The token economics of AT reflect this ambition in subtle ways. The token is not just a payment mechanism. It is a reputation system in disguise. Operators stake not only to participate but to signal their willingness to be accountable for interpretation. If their data is consistently flagged by the AI layer or rejected by consensus, their economic position erodes. Over time this could produce a stratified network of data providers whose value is measured not in uptime but in epistemic reliability. That is a concept traditional finance understands instinctively but crypto has so far ignored.

There are risks, of course. AI driven verification introduces its own opacity. A model that filters bad data can also encode bias or fail under novel conditions. APRO will have to navigate the tension between automation and auditability, between learning systems and explainable outcomes. There is also the competitive landscape. Chainlink is deeply embedded, Pyth has institutional data sources, and Band continues to innovate in cross chain messaging. APRO does not win by replacing them. It wins by redefining what an oracle is for.

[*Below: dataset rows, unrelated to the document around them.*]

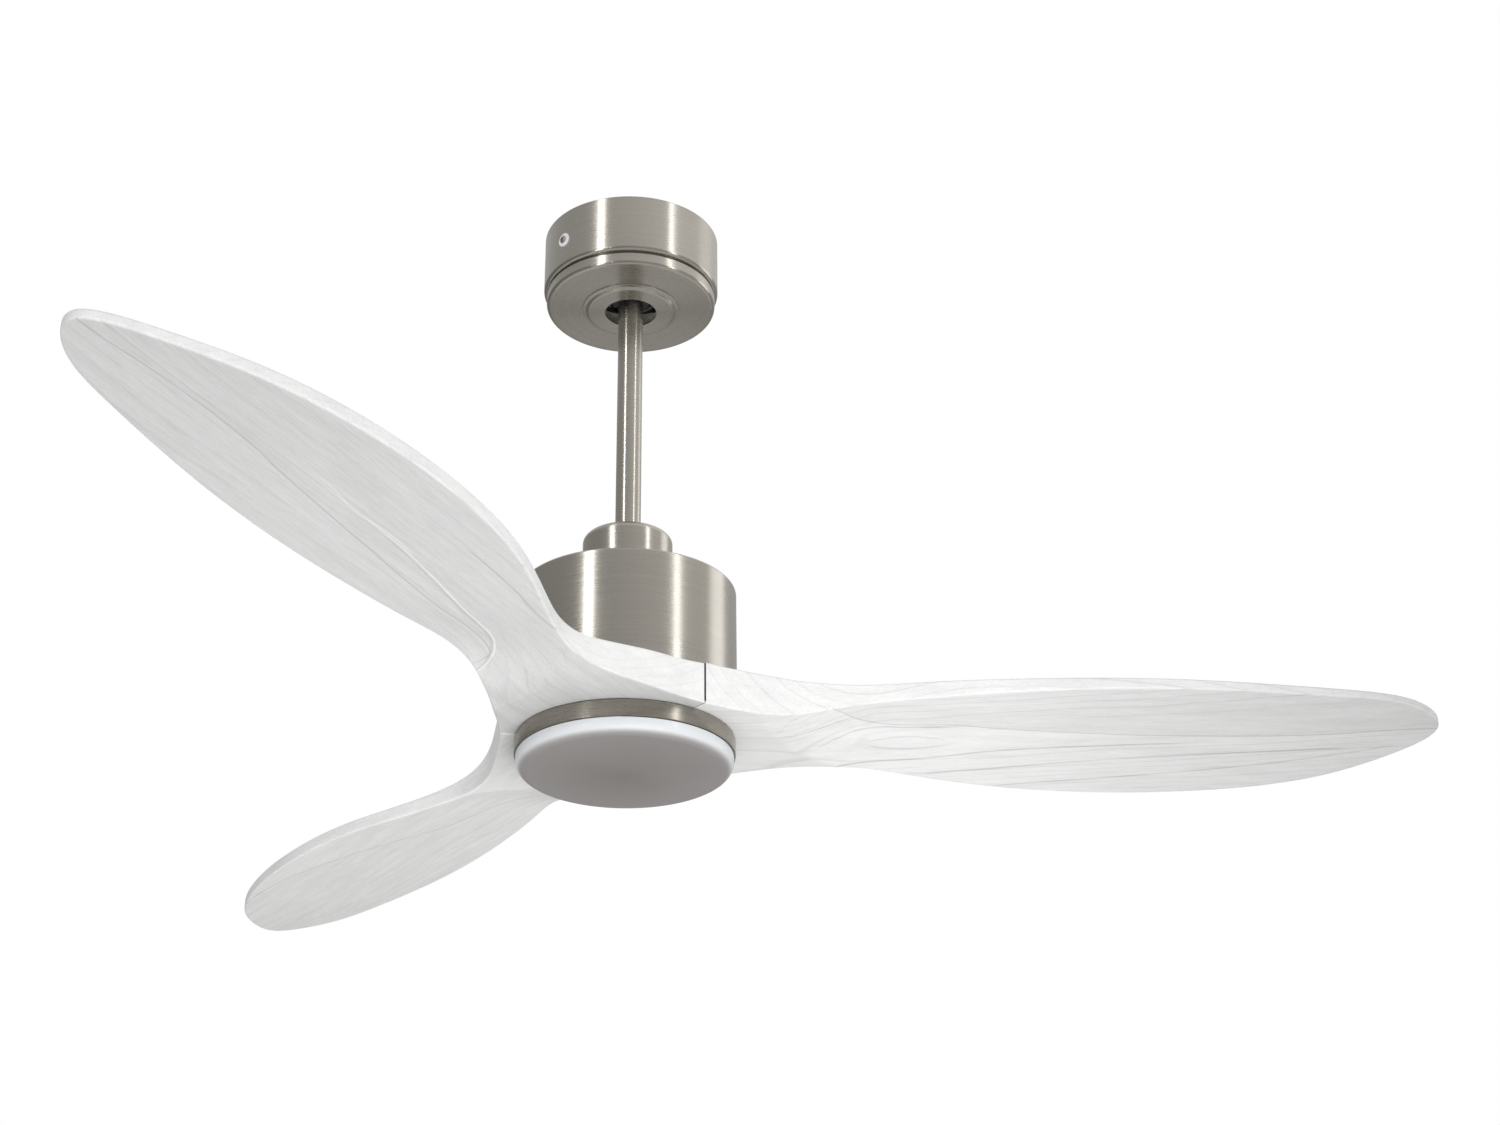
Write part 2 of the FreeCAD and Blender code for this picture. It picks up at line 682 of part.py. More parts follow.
def blade_clamp_plate():
    body = ring(clamp_radius, blade_bore, blade_bottom - clamp_thickness, blade_bottom)
    return body.cut(group(blade_screw_rods(blade_screw_radius + 0.3, blade_bottom - 5, blade_bottom + 5)))


def blade_gasket():
    body = ring(rotor_radius - 2, blade_bore, blade_top, rotor_bottom)
    return body.cut(group(blade_screw_rods(blade_screw_radius + 0.3, blade_top - 5, blade_top + 5)))


# ---- light -----------------------------------------------------------------------------------
ring_wall = 1.2
pan_z = -474.6
pan_thickness = 1.4
board_thickness_led = 1.6
lip_depth = 1.4
lip_inner = 84.6
tab_count = 3
tab_degrees = 14.0
gap_degrees = 20.0
led_rings = [(24.0, 8), (44.0, 14), (64.0, 20)]


def light_ring():
    """Steel band with a flange for the pan and a split lip that holds the diffuser's tabs."""
    inside = ring_radius - ring_wall
    body = lathe([(ring_radius, ring_top, 0.6), (ring_radius, ring_bottom, 0.6), (lip_inner, ring_bottom),
                  (lip_inner, ring_bottom + lip_depth), (inside, ring_bottom + lip_depth), (inside, pan_z),
                  (76, pan_z), (76, pan_z + 1.2), (inside, pan_z + 1.2), (inside, ring_top)])
    gap = arc_block(inside, lip_inner - 1, ring_bottom - 1, ring_bottom + lip_depth, gap_degrees, 0)
    for cut in around(gap, tab_count, 18.0):
        body = body.cut(cut)
    for hole in around(rod(1.5, pan_z - 1, pan_z + 3, 78.6), 3, 60):
        body = body.cut(hole)
    return body


def light_pan():
    body = ring(82.0, 5.2, pan_z - pan_thickness, pan_z)
    for hole in around(rod(1.7, pan_z - 3, pan_z + 1, 78.6), 3, 60):
        body = body.cut(hole)
    return body


def light_pan_screws():
    low = pan_z - pan_thickness
    screw = rod(1.5, low, pan_z + 1.2, 78.6).fuse(rod(2.5, low - 1.3, low, 78.6))
    return group(around(screw, 3, 60))


def light_pan_nuts():
    low = pan_z - pan_thickness
    return group([hexagon(16.0, 5.0, pan_z, pan_z + 4.0), hexagon(16.0, 5.0, low - 3.2, low)])


def led_board():
    top = pan_z - pan_thickness
    return ring(74.0, 12.0, top - board_thickness_led, top)


def led_chips():
    top = pan_z - pan_thickness - board_thickness_led
    chip = box(-1.5, 1.5, -1.5, 1.5, top - 0.9, top)
    chips = []
    for radius, count in led_rings:
        moved = chip.copy()
        moved.translate(V(radius, 0, 0))
        chips += around(moved, count)
    return group(chips)


def led_connector():
    top = pan_z - pan_thickness - board_thickness_led
    return box(-4, 4, 14, 20, top - 4, top)


def diffuser():
    """Opal dish with a neck and three tabs that turn behind the ring's lip."""
    neck, wall = 83.9, 1.8
    neck_top, shoulder = ring_bottom + 4.4, ring_bottom - 0.3
    body = lathe([(neck, neck_top), (neck, shoulder), (diffuser_radius, shoulder, 0.6),
                  (diffuser_radius, diffuser_bottom, 9.0), (0, diffuser_bottom - 1.4),
                  (0, diffuser_bottom - 1.4 + wall), (diffuser_radius - wall, diffuser_bottom + wall, 7.2),
                  (diffuser_radius - wall, shoulder - wall), (neck - wall, shoulder - wall), (neck - wall, neck_top)])
    low = ring_bottom + lip_depth + 0.4
    tab = arc_block(neck + 1.6, neck - 1, low, low + 1.6, tab_degrees, 0)
    return joined([body, *around(tab, tab_count)])


# ---- write one STEP file per node ------------------------------------------------------------
def both_sides(make):
    """A piece on each end of the bracket."""
    return group([turned(make(), bracket_azimuth), turned(make(), bracket_azimuth + 180)])


def nodes():
    made = {
        "ceiling_bracket": ceiling_bracket(),
        "ball_seat": ball_seat(),
        "receiver_box": receiver_box(),
        "terminal_block": terminal_block(),
        "terminal_screws": terminal_screws(),
        "supply_leads": supply_leads(),
        "canopy_shell": canopy_shell(),
        "canopy_cover": canopy_cover(),
        "canopy_collar": canopy_collar(),
        "canopy_screws": both_sides(canopy_screw),
        "canopy_washers": both_sides(canopy_washer),
        "hanger_liner": hanger_liner(),
        "hanger_ball": hanger_ball(),
        "hanger_pin": hanger_pin(),
        "ball_set_screw": ball_set_screw(),
        "downrod": downrod(),
        "fan_lead": fan_lead(),
        "lead_connector": lead_connector(),
        "rod_coupler": rod_coupler(),
        "coupler_pin": coupler_pin(),
        "coupler_clip": coupler_clip(),
        "coupler_set_screws": coupler_set_screws(),
        "coupler_cover": coupler_cover(),
        "motor_housing": motor_housing(),
        "housing_screws": housing_screws(),
        "controller_tray": controller_tray(),
        "controller_board": controller_board(),
        "controller_components": controller_components(),
        "shaft": shaft(),
        "shaft_lock_nut": shaft_lock_nut(),
        "shaft_circlips": shaft_circlips(),
        "stator_core": stator_core(),
        "stator_coils": stator_coils(),
        "bearing_inner_races": bearing_rings(10.0, bearing_bore),
        "bearing_outer_races": bearing_rings(bearing_outer, 15.0),
        "bearing_balls": bearing_balls(),
        "rotor_top_shell": rotor_top_shell(),
        "rotor_bottom_shell": rotor_bottom_shell(),
        "rotor_screws": rotor_screws(),
        "back_iron_ring": back_iron_ring(),
        "magnets": magnets(),
        "blade_gasket": blade_gasket(),
        "blade_clamp_plate": blade_clamp_plate(),
        "blade_screws": blade_screws(),
        "light_ring": light_ring(),
        "light_pan": light_pan(),
        "light_pan_screws": light_pan_screws(),
        "light_pan_nuts": light_pan_nuts(),
        "led_board": led_board(),
        "led_chips": led_chips(),
        "led_connector": led_connector(),
        "diffuser": diffuser(),
    }
    first = blade()
    for i in range(blade_count):
        made[f"blade_{i + 1}"] = turned(first, blade_azimuth + 360.0 * i / blade_count)
    return made


os.makedirs("parts", exist_ok=True)
for name, shape in nodes().items():
    solids = shape.Solids
    sound = shape.isValid() and all(s.Volume > 0 for s in solids)
    print(f"{name:24s} solids {len(solids):3d}  volume {sum(s.Volume for s in solids) / 1000:9.2f} cm3  "
          f"{'ok' if sound and solids else 'BAD'}")
    shape.exportStep(os.path.join("parts", name + ".step"))
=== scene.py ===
# %% [markdown]
# # A three-blade ceiling fan with a flat light
# The fan hangs from a round canopy on a short rod. A still motor housing sits in the middle, three carved
# wooden blades turn under it, and a flat opal light stays still below them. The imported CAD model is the
# fixed frame: it gives every size and place, and each part of it rides on a body that can sway or turn.
# This lesson dresses that frame. It rebuilds the carved blades as finished meshes and gives every
# other part a procedural finish, then lights it like a small studio.

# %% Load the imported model
import math

import bmesh
import bpy
import numpy as np
from mathutils import Matrix, Vector


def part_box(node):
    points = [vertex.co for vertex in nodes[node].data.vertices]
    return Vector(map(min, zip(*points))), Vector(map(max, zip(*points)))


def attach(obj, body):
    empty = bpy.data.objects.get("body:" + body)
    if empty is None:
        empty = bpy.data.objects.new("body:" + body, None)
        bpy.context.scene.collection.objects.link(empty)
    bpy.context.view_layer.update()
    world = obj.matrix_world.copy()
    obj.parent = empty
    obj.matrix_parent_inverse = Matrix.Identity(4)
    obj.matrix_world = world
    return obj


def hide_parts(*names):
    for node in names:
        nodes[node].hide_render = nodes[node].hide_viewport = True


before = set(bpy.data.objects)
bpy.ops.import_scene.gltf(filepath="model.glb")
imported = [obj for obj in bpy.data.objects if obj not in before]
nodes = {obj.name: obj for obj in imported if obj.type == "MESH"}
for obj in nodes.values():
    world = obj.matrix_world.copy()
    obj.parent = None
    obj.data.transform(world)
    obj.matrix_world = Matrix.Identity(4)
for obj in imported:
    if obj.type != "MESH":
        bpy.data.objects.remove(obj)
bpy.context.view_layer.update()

MM = 0.001

# %% [markdown]
# ## Wiring shader nodes by name
# A finish is a small graph of nodes. Writing each link out in full hides the idea behind the typing, so one
# helper adds a node, sets its values and joins its inputs. A second helper chains the maths nodes, because
# most patterns here are sums of noises and distances.

# %% Helpers that add a node and join it
def feed(tree, socket, value):
    """Joins another node's output to a socket, or sets a plain value on it."""
    if isinstance(value, bpy.types.NodeSocket):
        tree.links.new(value, socket)
    else:
        socket.default_value = value


def add(tree, kind, inputs=None, **settings):
    """Adds a shader node; each input is a plain value or another node's output socket."""
    node = tree.nodes.new("ShaderNode" + kind)
    for key, value in settings.items():
        setattr(node, key, value)
    for key, value in (inputs or {}).items():
        feed(tree, node.inputs[key], value)
    return node


def calc(tree, operation, *values, clamp=False):
    """One maths node, as an output socket."""
    node = add(tree, "Math", dict(enumerate(values)), operation=operation, use_clamp=clamp)
    return node.outputs[0]


def times(tree, a, b):
    return calc(tree, "MULTIPLY", a, b)


def plus(tree, a, b):
    return calc(tree, "ADD", a, b)


def flat_length(tree, a, b):
    """Length of the flat vector (a, b)."""
    return calc(tree, "SQRT", plus(tree, times(tree, a, a), times(tree, b, b)))


def weighted_sum(tree, parts, start=0.0):
    """The start plus each mask times its weight."""
    total = start
    for mask, weight in parts:
        total = plus(tree, total, times(tree, mask, weight))
    return total


def split(tree, vector):
    """The three parts of a vector."""
    return add(tree, "SeparateXYZ", {"Vector": vector}).outputs


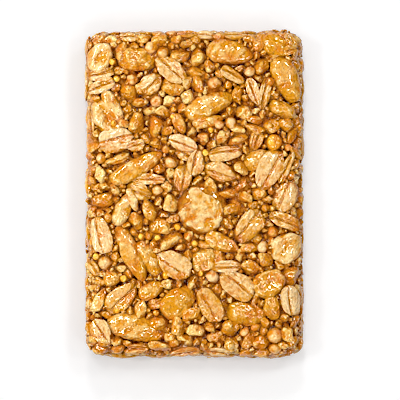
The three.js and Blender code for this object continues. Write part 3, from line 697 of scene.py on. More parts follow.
@dataclass
class Arrangement:
    """Lays every piece: the top's own ones, then what each batch finds room for.

    Attributes:
        form: The outer form that they lie under.
        side_high: The highest centre of a piece on a wall.
        side_turn: Most and least turn of a piece on a wall, in degrees.
        corner_longest: The most length of a piece where the wall turns a corner.
        corner_sink: How much deeper it lies there.
        edge: How far from the sides the centres on the top and the underside stay, twice over.
        tone_spread: How far a tone that is left to chance may be from the middle.
        painted_light_lean: Painted light from the left: how much paler such pieces are there than
            in the middle.
        bits: The pieces laid so far.
    """

    form: BarForm
    side_high: float = 10.8
    side_turn: tuple[float, float] = (-22, 22)
    corner_longest: float = 4.4
    corner_sink: float = 0.55
    edge: float = 3.0
    tone_spread: float = 0.85
    painted_light_lean: float = 0.25
    bits: list[Bit] = field(default_factory=list)

    def add(self, bit: Bit) -> None:
        """Keep a piece, and give it its number."""
        bit.number = len(self.bits)
        self.bits.append(bit)

    def is_clear(self, bit: Bit, spacing: float) -> bool:
        """Tell whether a piece has room beside those already laid, each seen as a capsule.

        Args:
            bit: The piece.
            spacing: How near the capsules may come, where 1 lets them touch.

        Returns:
            True where it has room.
        """
        centres, alongs, widths, lengths = (
            np.array([getattr(other, name) for other in self.bits])
            for name in ("centre", "along", "width", "length")
        )
        reaches = np.maximum(0.0, (lengths - widths) / 2)
        reach = max(0.0, (bit.length - bit.width) / 2)
        for end in (-1, 0, 1):
            offset = bit.centre + bit.along * end * reach - centres
            along = np.clip((offset * alongs).sum(axis=1), -reaches, reaches)
            apart = np.linalg.norm(offset - alongs * along[:, None], axis=1)
            if (apart <= spacing * (widths + bit.width) / 2).any():
                return False
        return True

    def draw_side(self, batch: Batch, draws: Draws) -> Bit:
        """Draw a piece on the wall, shorter and deeper where the wall turns a corner.

        Args:
            batch: What is drawn.
            draws: The draws.

        Returns:
            The piece.
        """
        share = draws.next()
        normal = self.form.on_side(share, 0.0).normal
        turns = min(abs(normal[0]), abs(normal[1])) > 0.01
        length = min(draws.within(batch.length), self.corner_longest if turns else self.form.width)
        width = length * draws.within(batch.slim)
        height = draws.within((width / 2 + length * 0.15, self.side_high))
        level = draws.within(batch.level) - (self.corner_sink if turns else 0.0)
        turn = draws.within(self.side_turn)
        spot = self.form.on_side(share, height)
        return self.form.settle(batch.kind, spot, length, width, turn, level)

    def draw_flat(self, batch: Batch, draws: Draws) -> Bit:
        """Draw a piece on the top or the underside.

        Args:
            batch: What is drawn.
            draws: The draws.

        Returns:
            The piece.
        """
        x = (draws.next() - 0.5) * (self.form.width - self.edge)
        y = (draws.next() - 0.5) * (self.form.length - self.edge)
        length = draws.within(batch.length)
        width = length * draws.within(batch.slim)
        turn = draws.next() * 360
        level = draws.within(batch.level)
        spot = self.form.on_top(x, y) if batch.face is Face.TOP else self.form.on_base(x, y)
        return self.form.settle(batch.kind, spot, length, width, turn, level)

    def fill(self, batches: tuple[Batch, ...], draws: Draws) -> None:
        """Try the places of each batch and keep the pieces that have room.

        Args:
            batches: The batches, in order.
            draws: The draws.
        """
        for batch in batches:
            draw = self.draw_side if batch.face is Face.SIDE else self.draw_flat
            for _ in range(batch.tries):
                bit = draw(batch, draws)
                if self.is_clear(bit, batch.spacing):
                    self.add(bit)

    def lay(self, rows: tuple[tuple, ...]) -> None:
        """Keep the top's own pieces.

        Args:
            rows: One row for each piece, as in TOP_PIECES.
        """
        for kind, x, y, length, width, turn, level, *tone in rows:
            bit = self.form.settle(Kind[kind], self.form.on_top(x, y), length, width, turn, level)
            bit.tone = tone[0] if tone else math.nan
            self.add(bit)

    def fill_gaps(self) -> None:
        """Fit crumbs in what is still open, the widest openings first."""
        gaps = Gaps(self.form)
        for bit in self.bits:
            gaps.cover(bit)
        for bit in gaps.fill():
            self.add(bit)

    def build(self) -> list[Bit]:
        """Lay every piece and give each its tone.

        Returns:
            The pieces.
        """
        self.lay(TOP_PIECES)
        self.fill(SIDE_BATCHES, Draws(SEED))
        self.lay(SMALL_PIECES)
        self.fill(FILL_BATCHES, Draws(SEED + 1))
        self.fill_gaps()
        rng = np.random.default_rng(SEED)
        for bit in self.bits:
            chance = float(np.clip(rng.normal(0, 0.5), -1, 1)) * self.tone_spread
            # Painted light: chance tones lean paler on the left and darker on the right, as if lit
            # from the left.
            chance -= self.painted_light_lean * bit.centre[0] / (self.form.width / 2)
            bit.tone = chance if math.isnan(bit.tone) else bit.tone
        return self.bits


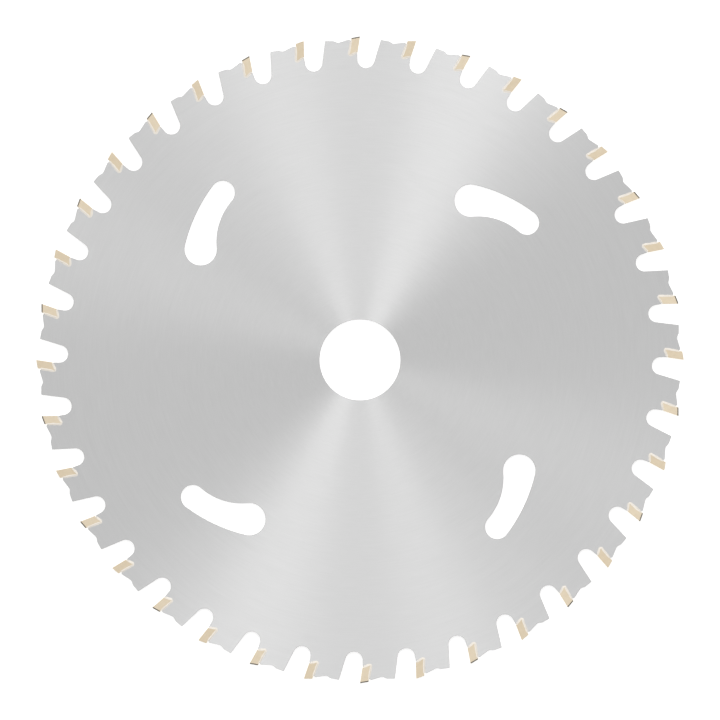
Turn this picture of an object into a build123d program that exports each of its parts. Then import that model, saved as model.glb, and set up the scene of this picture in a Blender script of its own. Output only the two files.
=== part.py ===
from build123d import *
from math import cos, radians, sin, sqrt, tan
import os

# Circular saw blade, lying flat: the bore is on the Z axis and the middle of the plate is at Z = 0.
# Seen from +Z, the way that the photograph shows it, the teeth cut clockwise.
# Every outline below is that of the tooth on the +Y axis. Its tip faces +X and its back is towards -X,
# and the other teeth are copies of it round the bore. Lengths are in millimetres, angles in degrees.

# Blade
blade_diameter = 160.0
bore_diameter = 20.0
plate_thickness = 1.6
kerf_width = 2.2
tooth_count = 36

# Carbide tip, and the angles that it is ground to
tip_face_length = 3.97
tip_thickness = 2.0
tip_heel_flat = 0.27
tip_foot_slope = 18.7
hook_angle = 9.0
top_relief_angle = 10.0
top_bevel_angle = 10.0
side_relief_radial = 1.0
side_relief_tangential = 1.5

# Silver solder: the film between a tip and its seat, and the bead that it leaves on both sides of the plate
braze_gap = 0.12
bead_reach = 0.37
bead_height = 0.12

# Rim of the plate. A drop is how far a corner lies inside the circle of the cutting edges.
tip_stand_out = 0.05
gullet_depth = 7.87
gullet_radius = 2.15
gullet_front_lean = 16.9
shoulder_drop = 0.68
shoulder_radius = 0.42
tooth_back_fall = 17.1
dip_drop = 1.52
dip_radius = 1.0
ramp_rise = 24.4
limiter_front_drop = 0.98
limiter_front_radius = 1.2
limiter_peak_drop = 0.76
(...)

Looking ahead, the real test will not be in price charts or exchange listings. It will be in moments of stress. The next market dislocation, the next exploit wave, the next regulatory shock that ripples through tokenized assets. When those moments arrive, the question will not be who had the fastest feed, but who had the clearest understanding of what was actually happening. If APRO’s architecture can translate messy reality into coherent on chain action, it will have achieved something that no whitepaper has yet delivered, which is a form of digital common sense.

This is why APRO matters now. Not because it is another oracle, but because it treats truth as an evolving problem rather than a solved one. In an industry obsessed with execution, it is quietly building a theory of knowledge for machines. And in a future where code increasingly acts without asking permission, that theory may be more valuable than any liquidity pool or layer two upgrade we have celebrated so far.